Needless to say, all solicitors are not equal. Choosing one can be a minefield. What’s more, you don’t necessarily need a solicitor; a good licensed conveyancer can do the job just as well. Your first criterion must be to pick someone who’s a member of either the Law Society of England and Wales or the Council of Conveyancers. However, finding the right person can still be tricky. Friends and family can be a useful source of recommendations. Similarly, your mortgage broker, Independent Financial Adviser or mortgage lender may be able to help. So, too, could your estate agent, but it’s often best to be wary of picking a solicitor recommended by them. This isn’t for reasons of quality, but because solicitor and estate agent are likely to be working together on a commission basis, which could cost you more than using an independent alternative.

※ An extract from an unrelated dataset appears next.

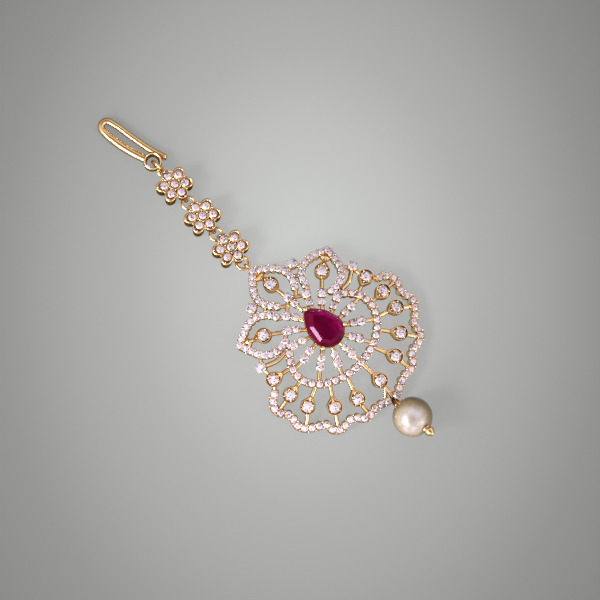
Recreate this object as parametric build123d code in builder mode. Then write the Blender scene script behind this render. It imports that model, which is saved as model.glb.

Online conveyancers are a popular choice. There are plenty of them about, they advertise widely and their charges are usually lower than those of a traditional high street firm. Many sellers (and buyers) like them for these reasons but it could pay to be cautious. Picking an online provider of legal services means you’re less likely to have a named contact and you’ll always deal with them via phone or email. They’re less likely to be able to deal with complex issues (for example, easements or flying freeholds) and, in the current economic climate, many have furloughed considerable numbers of staff. Anecdotal reports suggest that this may be leading to both quality and speed issues. For instance, one disgruntled client in the north-west recently nearly lost her purchase when her online legal services provider repeatedly tried to insist on making further enquiries about a railway line behind the property. All well and good you might think - except that the railway line in question was a casualty of the Beeching cuts of the 1960s and has long since been doing service as a footpath in a country park.
Ensuring you have relevant paperwork to hand and that you return documents to your estate agent and legal advisor as quickly as possible is perhaps the single most important thing you can do towards ensuring that the transaction doesn’t falter.